Location: Universal Studios Florida
Current status:
Rumored
Opening date:
Summer (rumored)

In a park that is quickly replacing all its older (and lower-quality) attractions for newer, bigger-budgeted versions that can live up to the standard that the Wizarding Worlds have erected, Twister… Ride It Out, which is shoved into a tiny corner of the New York backlot, sticks out like a sore thumb.

Even longer-lived than the USF Museum rumor is the whisperings of Twister finally being put out to pasture and replaced with – well, something that is more immersive, at the least, and more impressive, at the most.  The trouble with such a scenario, however, lies with the older attraction’s massive space limitations:  with a small(er) show building to begin with, and with the nearby Hollywood Rip, Ride, Rockit careening through its second story, there is barely any space left over for any kind of experience other than standing in front of a fake tornado forming in front of audiences.

Enter the rumors.  The older and more-repeated one has NBC’s legendary production facilities at Rockefeller Plaza making their way to the park, either in a more general studio tour – not unlike the one already featured in New York City – or specifically honing in on The Tonight Show, which has not only scored newfound popularity since Jimmy Fallon took over the reins in February 2014, but which also visited Universal Orlando last summer to much success and fanfare.

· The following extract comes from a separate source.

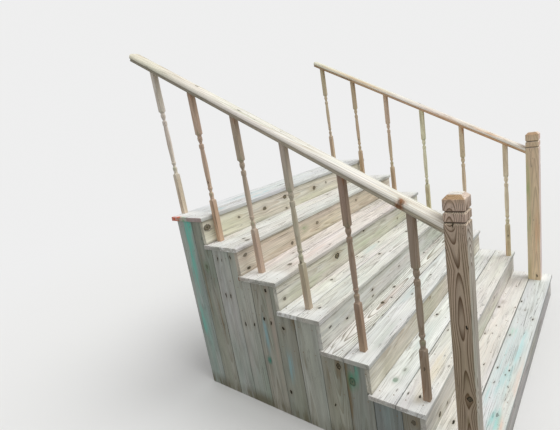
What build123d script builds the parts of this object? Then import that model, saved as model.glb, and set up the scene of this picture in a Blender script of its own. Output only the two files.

The newer – and far more contentious – one, which was just broken last month, posits that not only will Twister be scraped, but so will that entire section of the backlot to make room for Fast and Furious, a film series which only seems to grow in popularity with each and every passing year and which will famously be unleashed on USH this summer.

In this scenario, a Hollywood Rip, Ride, Rockit-esque track will be laid out throughout that entire corner of the park and will be surrounded by large 3D screens to simulate the, well, fast and furious nature of the franchise’s car chases and other over-the-top action sequences.  Should this replacement prove to be the real McCoy, expect its opening date to be pushed back from this year to next, at the very earliest.